EddieWalker
Epic Contributor
The proper way to test concrete slump is with a 12 inch "slump cone".
Is there a difference between a "12 inch slump cone" and a 1 quart pail, for a home owner to use when checking their concrete?
The proper way to test concrete slump is with a 12 inch "slump cone".
Is there a difference between a "12 inch slump cone" and a 1 quart pail, for a home owner to use when checking their concrete?
Might not matter for homeowner use, but the approved method of checking concrete slump is by using a slump cone.
Do you cut the bottom out of the very small 1 qt. pail, fasten it inverted to something flat, fill it, and then lift it up?
I do not quite understand how using a 1 qt. pail could provide accurate results.
I can see the pail method working just fine, when in a hurry to evaluate water content of the mix. From my experience, most concrete contractors don't do any slump checks at all, and just accept the load from their favorite mix supplier regardless of issues. This good Ole boy network prevales for mainly residential customers and small businesses. Larger businesses and government offices, always demand slump checks and demand that proper forms documenting the slump be filled out on location.If accurate results where required, then using a pail would be wrong. If you are new to concrete, and you do not know how much water should be added to the mix, or if they are lying to you when they say that they need more water, then scooping it up with a one quart pail and seeing if it will stand up is a very good method to shut a contractor up and stop them from adding more water. Granted, this wont work on commercial jobs, or even residential if somebody is inspecting the concrete, but hopefully if that's happening, they will bring their own pail.![]()

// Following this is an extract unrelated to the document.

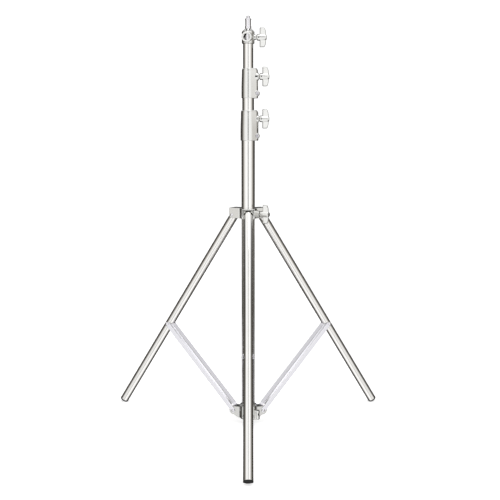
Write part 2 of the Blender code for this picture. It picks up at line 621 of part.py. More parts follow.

Most people just position the rebar so it's in the middle area of the pad. For most applications, this is fine. For the best results, the rebar should be at the 1/3 point from the bottom. Think of concrete as a beam going across a span, and it wants to sag in the middle. Putting the rebar at the lower third point of that beam will give it the most support at holding it stiff and flat. Rebar holds the concrete together. It doesn't add an PSI to it.
All concrete cracks, but if you have enough rebar in it, and you use the correct amount of water, there is no reason that you have to see those cracks!!!
Most people just position the rebar so it's in the middle area of the pad. For most applications, this is fine. For the best results, the rebar should be at the 1/3 point from the bottom. Think of concrete as a beam going across a span, and it wants to sag in the middle. Putting the rebar at the lower third point of that beam will give it the most support at holding it stiff and flat. Rebar holds the concrete together. It doesn't add an PSI to it.
Almost every pad is poured with too much water. The excess water will evaporate and leave a void behind where it used to take up space. You lose volume to our concrete when that excess water goes away.
Most concrete crews will add as much water as they can get away with because it makes it so much easier to spread the concrete. A good contractor will stop this, but most also want to get the job done as quick as possible, so they allow it to some degree. On commercial jobs, they test the concrete by putting some of it in a small pail and then flipping it upside down to make a sand castle. If the concrete comes out of the pail and remains in shape, you have the right amount of water. Most pails to do this are about a quart. Google "Slump Test" if you want to learn more.
To gain the most strength out of your concrete, you use the smallest amount of water. Adding Portland Cement to the mix will also increase your PSI. Making your pad thicker will increase PSI. After that, it's very hard to make noticeable gains for a reasonable amount of money.
Wire mesh works better then rebar at holding the concrete together. Unfortunately it is impossible to keep the wire mesh in the middle of the pour. Liars, I mean concrete contractors, will tell you that they lift it up while they are spreading the concrete and you are supposed to believe that it stays in the middle of the concrete while they walk on top of it. This also happens to rebar without chairs. Anybody pouring concrete without chairs is a hack and should be fired on the spot, unless it's such a small area that you can actually add the rebar or wire mesh to the concrete and never on any of it.
Most rebar is done on a 24 inch grid. Tied together and the chairs are installed close enough together that the rebar is flat. If you tie your rebar really well, and overlap each stick, you can go farther out with your chairs. I won't say what that distance is because I've never paid any attention to it. I just put the chairs under the rebar after it's all tied and decide on where they go one after the other.
I prefer rebar on a 18 inch grid. It's not a lot more rebar, and you can still walk through it easily while spreading the concrete, but I think adds enough to the pad to make it worthwhile. All concrete cracks, but if you have enough rebar in it, and you use the correct amount of water, there is no reason that you have to see those cracks!!!
yes yes yes regarding stepping on the wire mesh. i saw my guys pulling up the wire with rakes while standing on the wire at the same time. seemed like a waste of time and money.